Exercise brief: Reproduce the listing below verbatim.

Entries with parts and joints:
____
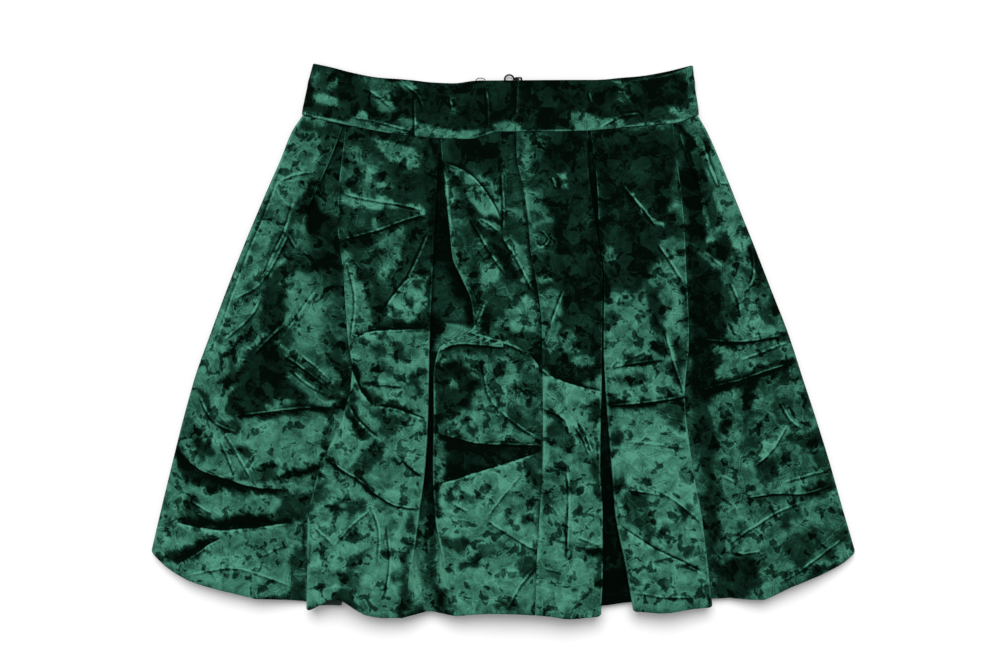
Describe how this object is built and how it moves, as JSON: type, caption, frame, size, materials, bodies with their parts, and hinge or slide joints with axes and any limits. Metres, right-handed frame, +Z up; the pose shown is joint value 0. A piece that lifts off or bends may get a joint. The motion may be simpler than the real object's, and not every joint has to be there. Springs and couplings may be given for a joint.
{
  "type": "pleated skater skirt",
  "caption": "Short flared skirt in crushed velvet, with inverted pleats below a shaped waistband and a back zip, laid flat with its back upwards.",
  "frame": {"origin": "on the surface that the skirt lies on, below the middle of its box", "axes": "+X across the skirt to the right as it is seen, +Y towards the waist, +Z up from the surface, out of the skirt's back"},
  "size_m": [0.5974, 0.469, 0.0256],
  "materials": {
    "velvet": "crushed velvet pile, bright where it is brushed over and nearly black where it stands up",
    "zip_tape": "woven tape with a nylon coil, matte",
    "blackened_steel": "blackened wire, satin",
    "thread": "twisted thread, matte"
  },
  "bodies": {
    "root": {"skirt_front": "velvet", "skirt_back_left": "velvet", "skirt_back_right": "velvet", "waistband_front": "velvet", "waistband_back_left": "velvet", "waistband_back_right": "velvet", "zip": "zip_tape", "eye": "blackened_steel", "hook": "blackened_steel", "hanger_loop": "thread"}
  },
  "joints": []
}
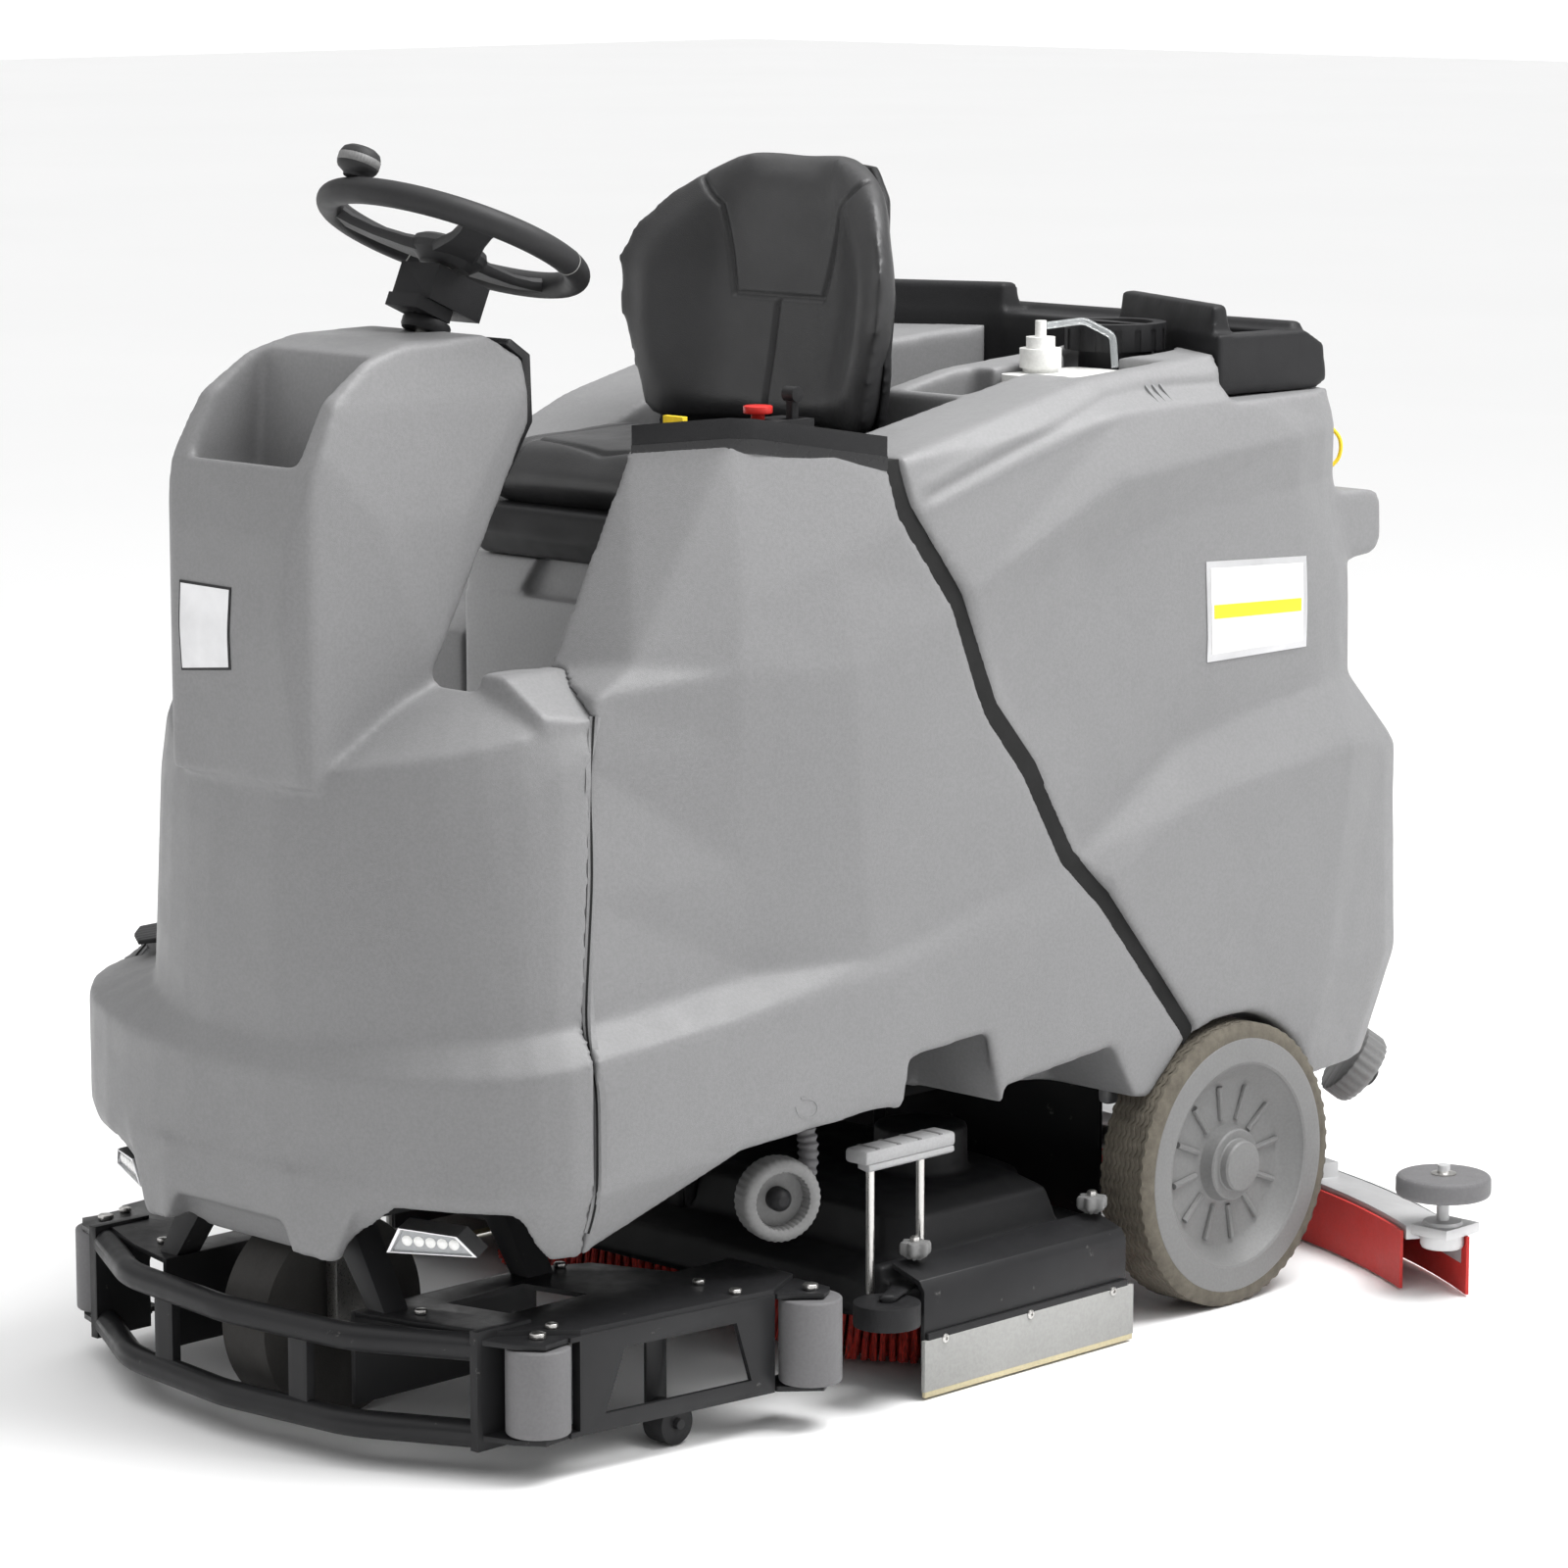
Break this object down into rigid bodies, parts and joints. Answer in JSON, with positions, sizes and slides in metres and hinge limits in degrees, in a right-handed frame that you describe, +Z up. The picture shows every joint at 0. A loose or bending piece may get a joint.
____
Exercise response:
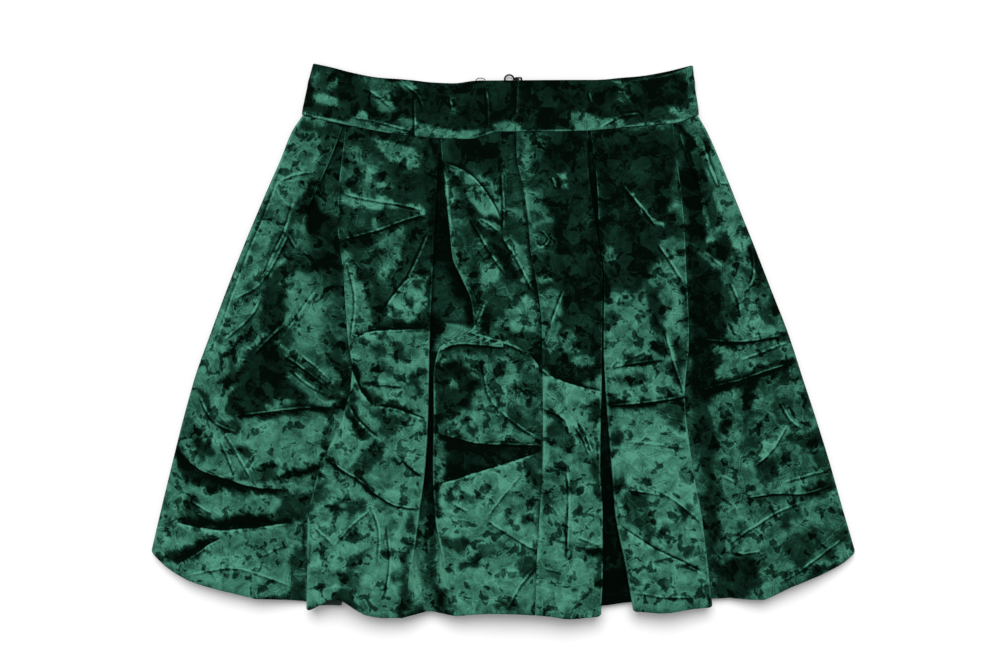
Describe how this object is built and how it moves, as JSON: type, caption, frame, size, materials, bodies with their parts, and hinge or slide joints with axes and any limits. Metres, right-handed frame, +Z up; the pose shown is joint value 0. A piece that lifts off or bends may get a joint. The motion may be simpler than the real object's, and not every joint has to be there. Springs and couplings may be given for a joint.
{
  "type": "pleated skater skirt",
  "caption": "Short flared skirt in crushed velvet, with inverted pleats below a shaped waistband and a back zip, laid flat with its back upwards.",
  "frame": {"origin": "on the surface that the skirt lies on, below the middle of its box", "axes": "+X across the skirt to the right as it is seen, +Y towards the waist, +Z up from the surface, out of the skirt's back"},
  "size_m": [0.5974, 0.469, 0.0256],
  "materials": {
    "velvet": "crushed velvet pile, bright where it is brushed over and nearly black where it stands up",
    "zip_tape": "woven tape with a nylon coil, matte",
    "blackened_steel": "blackened wire, satin",
    "thread": "twisted thread, matte"
  },
  "bodies": {
    "root": {"skirt_front": "velvet", "skirt_back_left": "velvet", "skirt_back_right": "velvet", "waistband_front": "velvet", "waistband_back_left": "velvet", "waistband_back_right": "velvet", "zip": "zip_tape", "eye": "blackened_steel", "hook": "blackened_steel", "hanger_loop": "thread"}
  },
  "joints": []
}
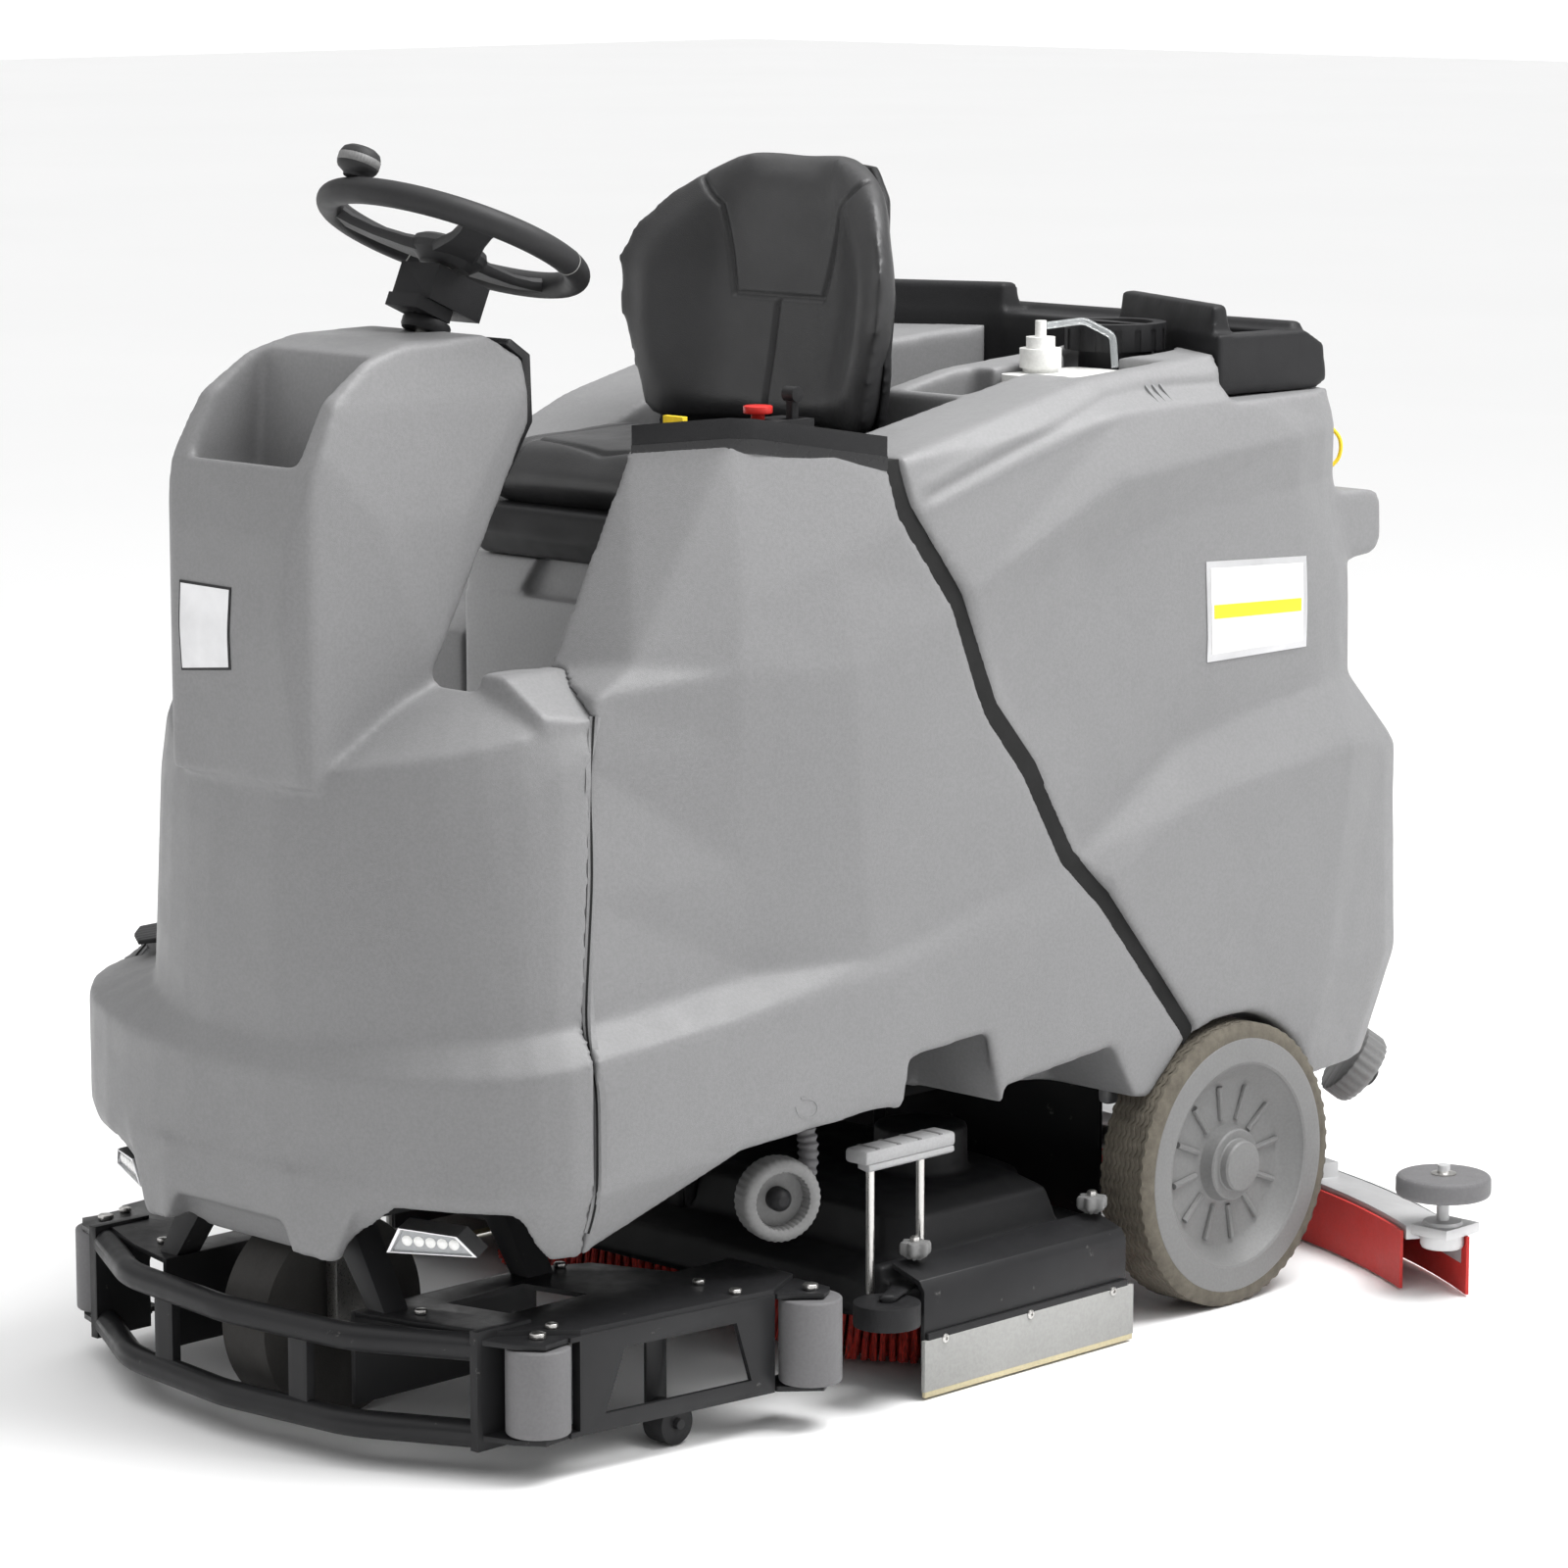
Break this object down into rigid bodies, parts and joints. Answer in JSON, with positions, sizes and slides in metres and hinge limits in degrees, in a right-handed frame that you describe, +Z up. The picture shows every joint at 0. A loose or bending piece may get a joint.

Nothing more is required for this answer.